Forecast rising house prices will hit renters
posted on June 25, 2008

Forecast rising house prices will hit renters
Author: Jacob Saulwick
Date: June 17, 2008
Publication:  Sydney Morning Herald (subscribe)

With an 18 percent jump over the next three years, Sydney house price rises will benifit owners but impact renters who will end up paying more due to the lack of housing supply, says a leading property forecaster.

By mid-2011, the median Sydney house price will climb from $560,000 to $650,000, according to a report released yesterday by BIS Shrapnel.

A senior economist at the firm, Jason Anderson, said the price rise would be spread across the city, helping cut the gap between Sydney's two-speed property market.

While house prices have fallen as much as 30 per cent in some western suburbs, they have continued to climb in more fashionable inner suburbs. But the tight rental market was likely to drive up rents and lift property values across the city, Mr Anderson said.

"In the past, you chose to buy in the outer suburbs or rent in the inner-ring suburbs," he said. But rapidly rising rents in the inner city would push many renters further west - helping landlords in the outer suburbs, he said.

A dip in mortgage rates and strong immigration levels would also boost house prices throughout the city, the report found.

If the global financial crisis eases, banks and other lenders could remove the mortgage rate hikes they have added as a response to the turmoil, it added.

The predicted 18 per cent rise for Sydney was below that expected in Brisbane, Gold Coast, Sunshine Coast and Darwin property prices.

But if correct, the jump will be a welcome relief for Sydney home owners. The city's median house price has fallen 17 per cent in real terms since March 2004.
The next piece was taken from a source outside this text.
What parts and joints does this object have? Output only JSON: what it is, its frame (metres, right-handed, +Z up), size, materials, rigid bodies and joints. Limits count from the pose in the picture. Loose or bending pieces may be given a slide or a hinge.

Newcastle median house prices are expected to climb by 18 per cent in the next three years and Wollongong's are likely to climb 17 per cent. Nevertheless, forecasting house price movements is notoriously difficult.

The International Monetary Fund recently warned that Australian house prices were 25 per cent higher than could be explained by their long-term value.

In the US, few home buyers foresaw the extent of the property crash that swept the country to the brink of recession. Home prices in the US have fallen about 15 per cent in the past year, according to the influential Case-Shiller index.

Immigration was the other factor driving up prices here.

"National population growth of 1.5 per cent is expected in 2008-09, the highest since the late 1980s," the report found. "With construction of new dwellings below previous peak levels, a rising deficiency of dwellings is also evident in the extremely low vacancy rates and will drive strong rental growth in most cities."